> [Stated problem]:
Set down, exactly as written, only the lines starting with the one that holds "end_round = 0.7" and ending with the one that holds "on its face.".

> [Data provided]:
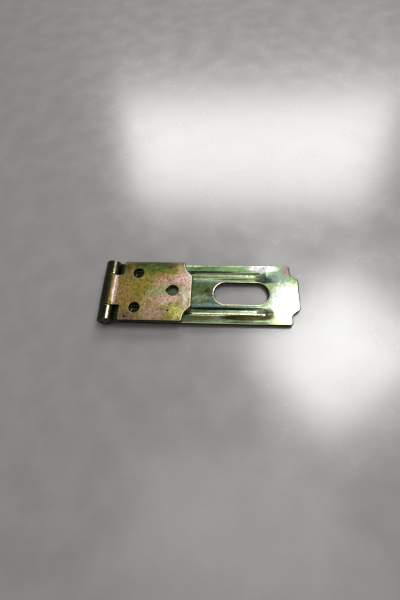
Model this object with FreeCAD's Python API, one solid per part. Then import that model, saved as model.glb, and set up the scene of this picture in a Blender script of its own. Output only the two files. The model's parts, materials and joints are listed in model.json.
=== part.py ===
"""Pressed-steel safety hasp, folded shut: fixing leaf, slotted strap and hinge pin.

The frame's origin is on the fixing leaf's mounting face, midway between the two
screw holes beside the hinge. +X points to the strap's free end, +Y lies along the
hinge pin, and +Z points out of the mounting face. Lengths are in millimetres.
"""
import FreeCAD, Part
import math
import os

Vector = FreeCAD.Vector

# Sheet and overall size
SHEET = 2.0                  # thickness of both pressed plates
WIDTH = 36.5                 # width of leaf and strap, and length of the barrel
EDGE_ROUND = 0.8             # rounding left on the blanked edges by tumbling

# Distances along the hasp, measured from the hinge pin's axis
PIN_TO_SCREW_PAIR = 15.9
PIN_TO_END_SCREW = 36.2
PIN_TO_LEAF_END = 46.9
PIN_TO_LEAF_SHOULDER = 42.2  # where the leaf's scooped corners reach its sides
PIN_TO_SLOT_CENTRE = 73.95
PIN_TO_STRAP_SHOULDER = 101.2
PIN_TO_STRAP_END = 105.6
PIN_TO_RIB_START = 12.0
PIN_TO_RIB_END = 87.0

# Hinge
PIN_R = 2.5
RUNNING_CLEARANCE = 0.08     # radial, between the pin and the leaf's knuckle
MIDDLE_KNUCKLE = 18.7        # length of the leaf's knuckle
KNUCKLE_GAP = 0.25
NOTCH_REACH = 7.3            # how far the plates are cut back to clear the other knuckles
BEND_R = 2.4                 # mid-sheet radius of the bend between plate and knuckle
LIP_GAP = 0.6                # between the end of each curl and the plate it comes back to

# Heights: the mounting face is at zero
FOLD_GAP = 0.6               # between the folded leaf and strap
PIN_BELOW_STRAP_TOP = 0.7    # pin's axis below the strap's upper face

# Holes
SCREW_PITCH = 21.2
SCREW_HOLE_R = 3.0
END_HOLE_R = 3.25
SLOT_LENGTH = 29.7
SLOT_WIDTH = 12.7

# Stiffening ribs beside the slot: grooves in the upper face, beads on the lower face
RIB_OFFSET = 10.8            # middle of each rib from the centre line
RIB_DEPTH = 1.2
GROOVE_TOP_R = 2.35          # half widths of the groove and of the bead under it
GROOVE_FLOOR_R = 1.5
BEAD_ROOT_R = 3.0
BEAD_CREST_R = 2.1

# Places worked out from the sizes above
PIN_X = -PIN_TO_SCREW_PAIR
LEAF_TOP = 0.0
STRAP_TOP = LEAF_TOP - SHEET - FOLD_GAP
PIN_Z = STRAP_TOP - PIN_BELOW_STRAP_TOP
HALF_WIDTH = WIDTH / 2
OVERLAP = 1.0                # how far solids reach into each other before fusing


def point(x_from_pin, y, z=0.0):
    """A point given by its distance from the pin's axis, across and height."""
    return Vector(PIN_X + x_from_pin, y, z)


def mirrored_outline(right_side, start_x):
    """Closed wire from a list of edges on the +Y side, run from side to end.

    Each entry is (end point) for a line or (middle point, end point) for an arc,
    as (x from pin, y). The -Y side is the same list mirrored.
    """
    corner = (start_x, HALF_WIDTH)
    forward = []
    place = corner
    for step in right_side:
        forward.append((place, step))
        place = step[-1]
    edges = [Part.LineSegment(point(start_x, -HALF_WIDTH), point(*corner)).toShape()]
    for begin, step in forward:
        edges.append(outline_edge(begin, step, 1))
    tip_y = place[1]
    edges.append(Part.LineSegment(point(place[0], tip_y), point(place[0], -tip_y)).toShape())
    for begin, step in reversed(forward):
        edges.append(outline_edge(begin, step, -1))
    return Part.Wire(Part.__sortEdges__(edges))


def outline_edge(begin, step, side):
    """One line or arc of an outline, on the +Y side or mirrored to the -Y side."""
    points = [point(x, side * y) for x, y in (begin,) + step]
    if len(points) == 2:
        return Part.LineSegment(*points).toShape()
    return Part.Arc(*points).toShape()


def plate(outline, top):
    """Flat sheet under the height `top`, cut to an outline."""
    sheet = Part.Face(outline).extrude(Vector(0, 0, -SHEET))
    sheet.translate(Vector(0, 0, top))
    return sheet


def obround(x_start, x_end, y, radius, z):
    """Closed wire with straight sides and round ends, along X."""
    left = x_start + radius
    right = x_end - radius
    low = y - radius
    high = y + radius
    edges = [
        Part.LineSegment(point(left, low, z), point(right, low, z)).toShape(),
        Part.Arc(point(right, low, z), point(x_end, y, z), point(right, high, z)).toShape(),
        Part.LineSegment(point(right, high, z), point(left, high, z)).toShape(),
        Part.Arc(point(left, high, z), point(x_start, y, z), point(left, low, z)).toShape(),
    ]
    return Part.Wire(edges)


def tapered_obround(y, low_z, low_r, high_z, high_r):
    """Solid between two obrounds of different half widths, one above the other."""
    middle_start = PIN_TO_RIB_START + GROOVE_TOP_R
    middle_end = PIN_TO_RIB_END - GROOVE_TOP_R
    rings = [
        obround(middle_start - radius, middle_end + radius, y, radius, z)
        for z, radius in ((low_z, low_r), (high_z, high_r))
    ]
    return Part.makeLoft(rings, True, True)


def knuckle(plate_middle_z, bore_r, y_start, y_end):
    """Curled knuckle with the bend that leads into its plate, between two Y planes.

    The plate lies above the pin's axis when plate_middle_z is higher than PIN_Z, and
    the sheet then curls over the top of the pin. Otherwise it curls the other way.
    """
    side = 1 if plate_middle_z > PIN_Z else -1
    rise = abs(plate_middle_z - PIN_Z)
    middle_r = bore_r + SHEET / 2
    outer_r = bore_r + SHEET
    bend_x = math.sqrt((BEND_R + middle_r) ** 2 - (BEND_R + rise) ** 2)
    meet = math.atan2(BEND_R + rise, bend_x)
    stop = 2 * math.pi + math.asin((rise - SHEET / 2 - LIP_GAP) / outer_r)

    def place(x, height):
        return point(x, y_start, PIN_Z + side * height)

    def around_pin(radius, angle):
        return place(radius * math.cos(angle), radius * math.sin(angle))

    def around_bend(radius, angle):
        return place(bend_x - radius * math.cos(angle), BEND_R + rise - radius * math.sin(angle))

    near_r = BEND_R - SHEET / 2
    far_r = BEND_R + SHEET / 2
    half_bend = (meet + math.pi / 2) / 2
    half_curl = (meet + stop) / 2
    plate_end = NOTCH_REACH + OVERLAP
    high = rise + SHEET / 2
    low = rise - SHEET / 2
    edges = [
        Part.LineSegment(place(plate_end, high), place(bend_x, high)).toShape(),
        Part.Arc(place(bend_x, high), around_bend(near_r, half_bend),
                 around_pin(outer_r, meet)).toShape(),
        Part.Arc(around_pin(outer_r, meet), around_pin(outer_r, half_curl),
                 around_pin(outer_r, stop)).toShape(),
        Part.LineSegment(around_pin(outer_r, stop), around_pin(bore_r, stop)).toShape(),
        Part.Arc(around_pin(bore_r, stop), around_pin(bore_r, half_curl),
                 around_pin(bore_r, meet)).toShape(),
        Part.Arc(around_pin(bore_r, meet), around_bend(far_r, half_bend),
                 place(bend_x, low)).toShape(),
        Part.LineSegment(place(bend_x, low), place(plate_end, low)).toShape(),
        Part.LineSegment(place(plate_end, low), place(plate_end, high)).toShape(),
    ]
    return Part.Face(Part.Wire(edges)).extrude(Vector(0, y_end - y_start, 0))


def drill(shape, x_from_pin, y, radius):
    """Round hole straight through the sheet."""
    depth = 4 * SHEET
    tool = Part.makeCylinder(radius, depth, point(x_from_pin, y, LEAF_TOP - depth / 2))
    return shape.cut(tool)


def soften(sheet, top):
    """Round the blanked edges of a flat sheet, but not its screw holes or hinge end."""
    def wanted(edge):
        box = edge.BoundBox
        on_a_face = any(abs(box.ZMin - z) + abs(box.ZMax - z) < 1e-3 for z in (top, top - SHEET))
        past_hinge = box.XMin > PIN_X + NOTCH_REACH + 0.01
        screw_hole = edge.Closed
        return on_a_face and past_hinge and not screw_hole

    return sheet.makeFillet(EDGE_ROUND, [edge for edge in sheet.Edges if wanted(edge)])


def make_leaf():
    """Fixing leaf: three screw holes, scooped corners and the middle knuckle."""
    scooped_corner = [
        ((PIN_TO_LEAF_SHOULDER, HALF_WIDTH),),
        ((PIN_TO_LEAF_SHOULDER, 17.0),),
        ((43.1, 13.6), (45.1, 11.2)),
        ((46.4, 9.6), (PIN_TO_LEAF_END, 7.5)),
    ]
    leaf = plate(mirrored_outline(scooped_corner, NOTCH_REACH), LEAF_TOP)
    for side in (-1, 1):
        leaf = drill(leaf, PIN_TO_SCREW_PAIR, side * SCREW_PITCH / 2, SCREW_HOLE_R)
    leaf = soften(drill(leaf, PIN_TO_END_SCREW, 0, END_HOLE_R), LEAF_TOP)
    curl = knuckle(LEAF_TOP - SHEET / 2, PIN_R + RUNNING_CLEARANCE,
                   -MIDDLE_KNUCKLE / 2, MIDDLE_KNUCKLE / 2)
    return leaf.fuse(curl).removeSplitter()


def make_strap():
    """Strap: slot for the staple, two stiffening ribs, stepped end, outer knuckles."""
    stepped_end = [
        ((PIN_TO_STRAP_SHOULDER, HALF_WIDTH),),
        ((PIN_TO_STRAP_SHOULDER, 14.2),),
        ((101.9, 12.0), (103.6, 10.5)),
        ((105.0, 9.2), (PIN_TO_STRAP_END, 7.2)),
    ]
    strap = plate(mirrored_outline(stepped_end, NOTCH_REACH), STRAP_TOP)
    slot = Part.Face(obround(PIN_TO_SLOT_CENTRE - SLOT_LENGTH / 2,
                             PIN_TO_SLOT_CENTRE + SLOT_LENGTH / 2,
                             0, SLOT_WIDTH / 2, STRAP_TOP + OVERLAP))
    strap = soften(strap.cut(slot.extrude(Vector(0, 0, -SHEET - 2 * OVERLAP))), STRAP_TOP)
    bottom = STRAP_TOP - SHEET
    for side in (-1, 1):
        y = side * RIB_OFFSET
        bead = tapered_obround(y, bottom - RIB_DEPTH, BEAD_CREST_R, bottom, BEAD_ROOT_R)
        groove = tapered_obround(y, STRAP_TOP - RIB_DEPTH, GROOVE_FLOOR_R,
                                 STRAP_TOP, GROOVE_TOP_R)
        strap = strap.fuse(bead).cut(groove)
    curl_start = MIDDLE_KNUCKLE / 2 + KNUCKLE_GAP
    for y_start, y_end in ((curl_start, HALF_WIDTH), (-HALF_WIDTH, -curl_start)):
        strap = strap.fuse(knuckle(STRAP_TOP - SHEET / 2, PIN_R, y_start, y_end))
    return strap.removeSplitter()


def make_pin():
    """Plain hinge pin with rounded ends, gripped by the strap's two knuckles."""
    end_round = 0.7
    recess = 0.3
    length = WIDTH - 2 * recess
    pin = Part.makeCylinder(PIN_R, length, point(0, -length / 2, PIN_Z), Vector(0, 1, 0))
    return pin.makeFillet(end_round, [edge for edge in pin.Edges if edge.Closed])


def main():
    os.makedirs("parts", exist_ok=True)
    nodes = {
        "fixing_leaf": make_leaf(),
        "hasp_strap": make_strap(),
        "hinge_pin": make_pin(),
    }
    for name, shape in nodes.items():
        box = shape.BoundBox
        print(name, "valid" if shape.isValid() else "NOT VALID", len(shape.Solids), "solid",
              "volume", round(shape.Volume, 1), "size",
              [round(v, 2) for v in (box.XLength, box.YLength, box.ZLength)])
        shape.exportStep("parts/" + name + ".step")


main()
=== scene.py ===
"""Safety hasp in yellow-green chromated zinc, folded shut and lying on its face.

The fixing leaf and the strap are made as flat blanks with rounded edges, pressed by a
relief function and then curled round the hinge pin. Shapes are worked out in
millimetres from the frame's own sizes and turned into metres when a mesh is made.
In them x is measured from the pin, y from the middle of the hasp, and a height from
the middle of the sheet.
"""
import json
import math

import bmesh
import bpy
import numpy as np
from mathutils import Matrix, Vector
from mathutils.geometry import delaunay_2d_cdt


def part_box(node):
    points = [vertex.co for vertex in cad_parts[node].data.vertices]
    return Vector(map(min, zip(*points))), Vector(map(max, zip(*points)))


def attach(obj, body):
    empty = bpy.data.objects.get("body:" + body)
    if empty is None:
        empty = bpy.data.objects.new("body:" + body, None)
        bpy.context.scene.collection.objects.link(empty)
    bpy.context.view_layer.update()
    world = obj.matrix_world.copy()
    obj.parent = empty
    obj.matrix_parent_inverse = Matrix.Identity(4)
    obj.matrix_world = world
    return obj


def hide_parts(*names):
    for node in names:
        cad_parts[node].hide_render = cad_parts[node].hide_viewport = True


MM = 0.001

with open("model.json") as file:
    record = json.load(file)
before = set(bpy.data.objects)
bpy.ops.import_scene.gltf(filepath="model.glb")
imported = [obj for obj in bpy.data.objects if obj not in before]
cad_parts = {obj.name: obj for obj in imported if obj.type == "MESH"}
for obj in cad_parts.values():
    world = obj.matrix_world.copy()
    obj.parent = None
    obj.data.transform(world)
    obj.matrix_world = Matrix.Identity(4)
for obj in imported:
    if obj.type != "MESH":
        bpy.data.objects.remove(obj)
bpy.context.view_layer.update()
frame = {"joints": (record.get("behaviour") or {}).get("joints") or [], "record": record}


# ---------------------------------------------------------------- sizes, in millimetres

def corners_mm(node):
    """Lowest and highest corner of a CAD node, in millimetres."""
    low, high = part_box(node)
    return Vector(low) / MM, Vector(high) / MM


MOUNTS = {mount["name"]: mount for mount in frame["record"]["mounts"]}
HINGE = frame["joints"][0]
PIN_X = HINGE["pos_m"][0] / MM
PIN_Z = HINGE["pos_m"][2] / MM
LEAF_HIGH = corners_mm("fixing_leaf")[1]
STRAP_LOW, STRAP_HIGH = corners_mm("hasp_strap")
PIN_LOW, PIN_HIGH = corners_mm("hinge_pin")

HALF_WIDTH = STRAP_HIGH.y
SHEET = MOUNTS["end_screw"]["dims"]["length_mm"]
PIN_R = (PIN_HIGH.z - PIN_LOW.z) / 2
LEAF_END = LEAF_HIGH.x - PIN_X
STRAP_END = STRAP_HIGH.x - PIN_X
LEAF_MIDDLE_Z = MOUNTS["mounting_face"]["pos_m"][2] / MM - SHEET / 2
STRAP_MIDDLE_Z = MOUNTS["staple_slot"]["pos_m"][2] / MM
SCREWS_X = MOUNTS["screw_pair"]["pos_m"][0] / MM - PIN_X
SCREW_Y = MOUNTS["screw_pair"]["dims"]["spacing_y_mm"] / 2
SCREW_R = MOUNTS["screw_pair"]["dims"]["hole_r_mm"]
END_SCREW_X = MOUNTS["end_screw"]["pos_m"][0] / MM - PIN_X
END_SCREW_R = MOUNTS["end_screw"]["dims"]["r_mm"]
SLOT_X = MOUNTS["staple_slot"]["pos_m"][0] / MM - PIN_X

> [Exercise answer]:
    end_round = 0.7
    recess = 0.3
    length = WIDTH - 2 * recess
    pin = Part.makeCylinder(PIN_R, length, point(0, -length / 2, PIN_Z), Vector(0, 1, 0))
    return pin.makeFillet(end_round, [edge for edge in pin.Edges if edge.Closed])


def main():
    os.makedirs("parts", exist_ok=True)
    nodes = {
        "fixing_leaf": make_leaf(),
        "hasp_strap": make_strap(),
        "hinge_pin": make_pin(),
    }
    for name, shape in nodes.items():
        box = shape.BoundBox
        print(name, "valid" if shape.isValid() else "NOT VALID", len(shape.Solids), "solid",
              "volume", round(shape.Volume, 1), "size",
              [round(v, 2) for v in (box.XLength, box.YLength, box.ZLength)])
        shape.exportStep("parts/" + name + ".step")


main()
=== scene.py ===
"""Safety hasp in yellow-green chromated zinc, folded shut and lying on its face.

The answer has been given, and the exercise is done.